In my view, if there’s a tax that your customers must pay then it should be included upfront so it’s immediately clear how much their paying for a room. Thankfully the ASA has started a compliance action to get the whole hotel sector to fall into line with its code, and expects hotels to change their advertising in late September.

Do you think it’s misleading for hotels to keep VAT out of headline prices? Have you spotted any other practices you think are misleading?


It is misleading of any business to exclude VAT from prices given to consumers. However, according to Article 3 of the Price Marking Order 2004, services (unlike goods) are excluded from the requirement to include VAT. Does any legislation mandate the inclusion of VAT on prices of services?

I find hotels in many non-EU countries to be even worse. Many exclude “tax and service”, tax being at the prevailing government rate and service often being 10%, all added to the quoted room price. Isn’t the whole thing a service anyway? It seems absurd to add a service charge to a service.

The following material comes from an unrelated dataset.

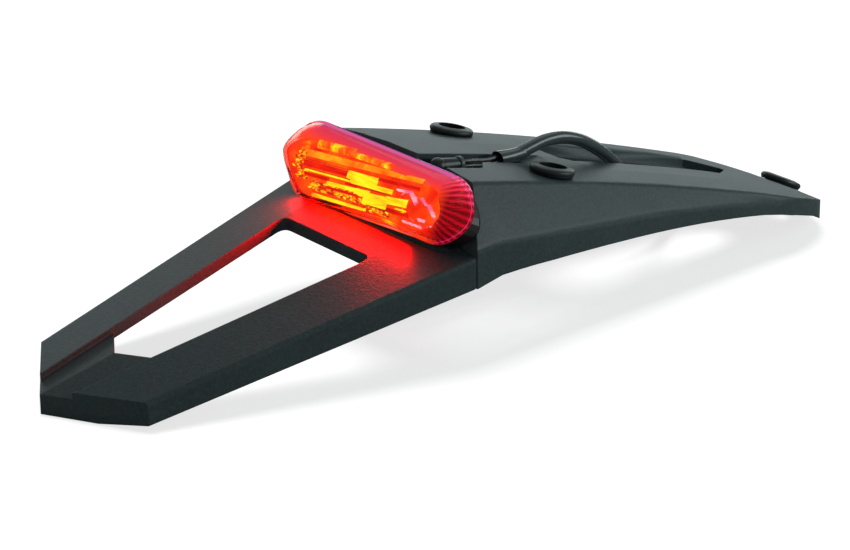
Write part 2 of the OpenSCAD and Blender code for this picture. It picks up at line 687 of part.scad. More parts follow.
// Two-part plug at the end of the lead, lying on the ground
plug_z = 3;
plug_end = lead_route[len(lead_route) - 1];
plug_turn = 3;
module at_plug() {
    translate([plug_end[0], plug_end[1], 0]) rotate([0, 0, 180 + plug_turn]) children();
}
module plug_seal() {
    color([0.5, 0.1, 0.08]) from_rear() at_plug() translate([0, 0, plug_z]) rotate([0, 90, 0])
        cylinder(h = 3, d = sleeve_d);
}
plug_bottom = 0.1;
module lead_plug() {
    color([0.12, 0.12, 0.13]) from_rear() at_plug() difference() {
        union() {
            translate([3, -plug_w / 2, plug_bottom]) cube([plug_l, plug_w, plug_h]);
            translate([7, -plug_w / 6, plug_bottom + plug_h - eps]) cube([plug_l * 0.4, plug_w / 3, 1.6]);
        }
        translate([3 + plug_l * 0.45, -plug_w / 2 + 1.3, plug_bottom + 1.3])
            cube([plug_l, plug_w - 2.6, plug_h - 2.6]);
    }
}
module plug_terminals() {
    color([0.75, 0.6, 0.3]) from_rear() at_plug() for (i = [-1, 0, 1])
        translate([3 + plug_l * 0.45 - eps, i * plug_w / 4.6 - 0.6, plug_bottom + plug_h / 2 - 0.4])
            cube([plug_l * 0.42, 1.2, 0.8]);
}

// Rubber grommet: two beads and a neck with a clearance to the hole
bead_low = 2.6;
module grommet() {
    neck_r = grommet_hole / 2 - 0.06;
    hole_r = grommet_bore / 2;
    bead_r = grommet_od / 2;
    color(rubber_col) rotate_extrude() polygon(concat(
        [[hole_r, -pad_t - bead_low], [bead_r - 0.8, -pad_t - bead_low], [bead_r, -pad_t - bead_low + 0.8],
         [bead_r, -pad_t - 0.05], [neck_r, -pad_t - 0.05], [neck_r, 0.05], [bead_r - 0.3, 0.05]],
        [for (i = [0:6]) let (a = -20 + i * 110 / 6)
            [bead_r - 1.8 + 1.8 * cos(a), grommet_proud - 1.8 + 1.8 * sin(a)]],
        [[hole_r + 1, grommet_proud - 0.2], [hole_r, grommet_proud - 1.2]]));
}
module grommet_rear_left() { from_rear() at_grommet(rear_grommet_u, rear_grommet_y) grommet(); }
module grommet_rear_right() { from_rear() at_grommet(rear_grommet_u, -rear_grommet_y) grommet(); }
module grommet_front() { from_rear() at_grommet(front_grommet_u, 0) grommet(); }

fender_body();
lamp_gasket();
lamp_tray();
led_board();
led_chips();
board_resistors();
lamp_reflector();
lamp_prism();
lamp_lens();
lamp_screws();
lamp_boot();
lead_wire_tail();
lead_wire_stop();
lead_wire_earth();
sleeve_mouth();
lead_sleeve();
lead_plug();
plug_terminals();
plug_seal();
grommet_rear_left();
grommet_rear_right();
grommet_front();
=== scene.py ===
"""Looks of a motorbike's rear fender extension: a black moulding, its lit tail lamp, lead and grommets."""

import json
import logging
import math
from dataclasses import dataclass, field, replace
from enum import Enum
from typing import Callable, Sequence

import bmesh
import bpy
from mathutils import Matrix, Vector


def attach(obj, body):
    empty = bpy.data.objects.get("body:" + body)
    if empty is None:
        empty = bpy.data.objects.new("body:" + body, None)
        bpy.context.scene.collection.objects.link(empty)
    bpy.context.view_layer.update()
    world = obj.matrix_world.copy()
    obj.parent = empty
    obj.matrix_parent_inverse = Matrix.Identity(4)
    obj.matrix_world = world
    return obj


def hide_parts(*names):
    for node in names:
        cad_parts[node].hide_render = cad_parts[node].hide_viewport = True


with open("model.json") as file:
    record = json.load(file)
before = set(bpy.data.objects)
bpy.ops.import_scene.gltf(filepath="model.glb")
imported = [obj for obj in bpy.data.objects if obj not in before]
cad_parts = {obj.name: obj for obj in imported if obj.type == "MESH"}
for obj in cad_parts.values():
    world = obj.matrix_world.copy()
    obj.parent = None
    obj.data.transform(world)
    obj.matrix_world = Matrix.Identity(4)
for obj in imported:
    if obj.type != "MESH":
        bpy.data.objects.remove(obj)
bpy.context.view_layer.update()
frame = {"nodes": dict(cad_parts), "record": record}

log = logging.getLogger("fender_extension")

MM = 0.001
REAR_U = 200.0
Row = tuple[float, float, float]


def place(point: Sequence[float]) -> Vector:
    """A point of the CAD, given from the rear point in millimetres.

    Args:
        point: distance forward of the rear point, side and height.

    Returns:
        The same point in the row frame, in metres.
    """
    return Vector(((point[0] - REAR_U) * MM, point[1] * MM, point[2] * MM))


def turned(origin: Vector, right: Vector, up: Vector) -> Matrix:
    """A matrix that takes millimetres on a bench to their place.

    Args:
        origin: where the bench's zero lies.
        right: direction of the bench's x.
        up: direction of the bench's y.

    Returns:
        The transform.
    """
    x = right.normalized()
    z = x.cross(up).normalized()
    y = z.cross(x)
    matrix = Matrix((x, y, z)).transposed().to_4x4()
    matrix.translation = origin
    return matrix @ Matrix.Scale(MM, 4)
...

Chris, on a minor mathematical point, if a price excludes VAT, then it is a sixth cheaper than the actual amount you’ll have to pay, not a fifth. Look at a price of £120 for example, where the VAT of £20 is one sixth of the total price.

Good spot Nfh, fixed that now.

Andrew McKeand says:
25 August 2012

The problem I encounter occasionally using online booking websites is that they do not highlight hotels/guesthouses that are not VAT-registered. This gives me problems with reclaiming my business expenses and effectively effectively means these establishments are 20% more expensive that their rates suggest (because our business cannot reclaim any VAT).

Although I fully understand the economics of this problem, I am very surprised that such a scenario occurs. If the hotel’s turnover is under £77,000, it must be very small and unlikely to attract business travellers. Am I missing something?

Kayleigh says:
30 August 2012

I had this with a Marriott hotel over the bank holiday, booked it online and it wasn’t until last minute that the VAT was brought in

Mark, Glasgow says:
30 August 2012

I am sorry but I have never had a problem with Holiday Inn displaying anything other than the full rate including VAT. I have just looked at their official website and Stage 1 of the booking process clearly shows the full rate and underneath ‘Incl VAT’. Perhaps you have looked at non-official or third party sites? PS I have no association with Holiday Inn

John - London says:
30 August 2012

The rest of the world displays rates exclusive of any taxes, not sure why London feels they should be different. I was in NYC last month and my hotel bill had 4 lines of taxes when I checked out. The bigger issue is the fact that the UK has taxes of 20%…this is the issue.

This happened to me recently for the first time and I only realised that VAT hadn’t been included in the advertised rate when I checked out and paid the bill. It was particularly annoying because I had been looking at two hotels and booked that one because it was cheaper. I hadn’t checked because I was unaware it happened, but I’ll definately be checking for VAT in the price in future ( as well as breakfast, which is also not always included).

Kath - Rochdale says:
2 October 2012

I recently spent 4 days in a hotel in London. On the hotel web page it does show the full price – however, I thought I was being smart and used an internet booking service which showed the price at a significant saving. The saving was very significant! It was precisely the cost of the VAT – which was then added to my bill when I booked through them – so I paid the same as if I had booked through the hotel itself.

Pete says:
5 October 2015

Not about VAT, but about discount vouchers offered for hotel stays. My wife purchased a Voucher for £100 for my birthday present last year and we started to look for hotels. Well we found very few hotels accepted this voucher for one thing, and the other were out of the UK, we wanted a break in the UK. However after some searching we came across a hotel that we were able to use the voucher. But, after the visit we checked our finances and found that the hotel has added almost £100 pounds to the bill, thus making our voucher worthless. For example we checked the hotel price for 3 nights was Approx £300, they took this amount in advance. The final account was £400 with the £100 voucher price deducted, so in essesnce I paid £400 for a £300 3 night stay. I am not very happy, and am in the process of dealing with the company. I shall be back to let you know the comapy to avoid if I get anyway or not.